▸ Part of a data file
· · · ·

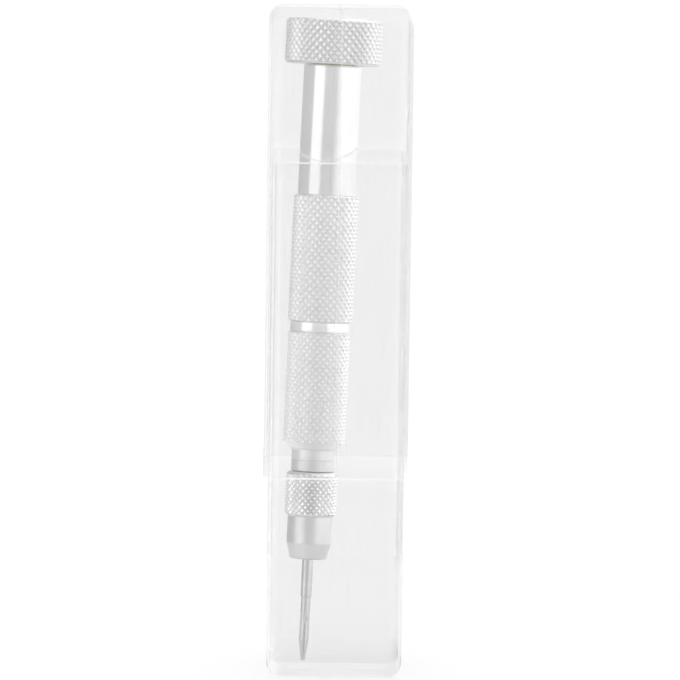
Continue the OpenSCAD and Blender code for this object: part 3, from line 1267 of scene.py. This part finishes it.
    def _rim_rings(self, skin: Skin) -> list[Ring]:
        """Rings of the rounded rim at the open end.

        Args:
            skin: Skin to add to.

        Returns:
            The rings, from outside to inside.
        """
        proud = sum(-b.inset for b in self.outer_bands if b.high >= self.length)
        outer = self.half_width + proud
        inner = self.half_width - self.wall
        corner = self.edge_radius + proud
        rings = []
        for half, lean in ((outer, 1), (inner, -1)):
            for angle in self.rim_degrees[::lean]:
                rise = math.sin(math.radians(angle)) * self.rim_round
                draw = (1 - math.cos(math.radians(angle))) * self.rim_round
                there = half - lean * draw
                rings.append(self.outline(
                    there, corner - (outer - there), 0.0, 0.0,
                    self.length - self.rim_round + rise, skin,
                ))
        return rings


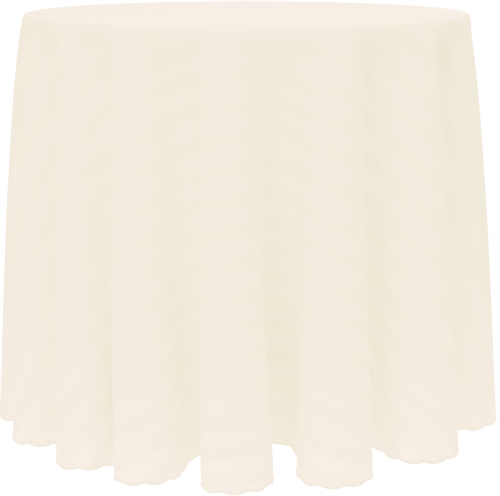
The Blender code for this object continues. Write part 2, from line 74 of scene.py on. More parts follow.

· · · ·

▸ Given task
Return every line of the material exactly.

▸ The output
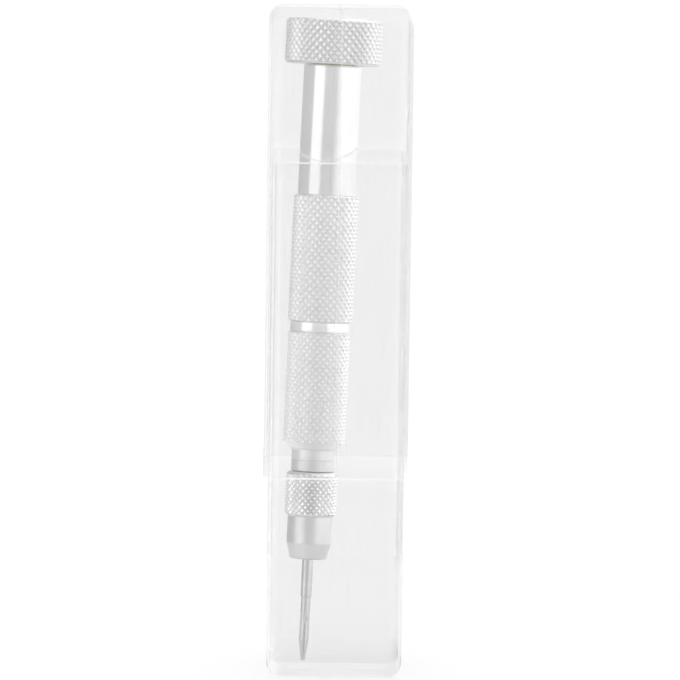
Continue the OpenSCAD and Blender code for this object: part 3, from line 1267 of scene.py. This part finishes it.
    def _rim_rings(self, skin: Skin) -> list[Ring]:
        """Rings of the rounded rim at the open end.

        Args:
            skin: Skin to add to.

        Returns:
            The rings, from outside to inside.
        """
        proud = sum(-b.inset for b in self.outer_bands if b.high >= self.length)
        outer = self.half_width + proud
        inner = self.half_width - self.wall
        corner = self.edge_radius + proud
        rings = []
        for half, lean in ((outer, 1), (inner, -1)):
            for angle in self.rim_degrees[::lean]:
                rise = math.sin(math.radians(angle)) * self.rim_round
                draw = (1 - math.cos(math.radians(angle))) * self.rim_round
                there = half - lean * draw
                rings.append(self.outline(
                    there, corner - (outer - there), 0.0, 0.0,
                    self.length - self.rim_round + rise, skin,
                ))
        return rings


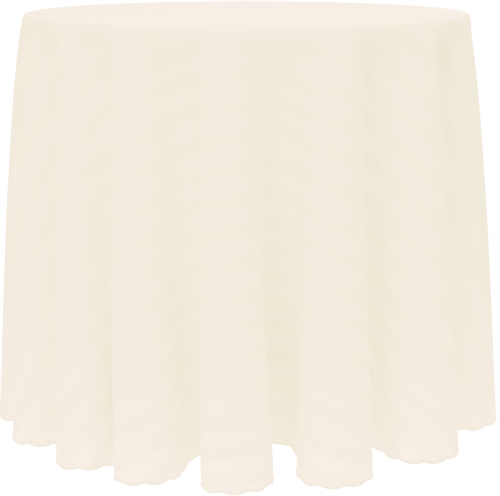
The Blender code for this object continues. Write part 2, from line 74 of scene.py on. More parts follow.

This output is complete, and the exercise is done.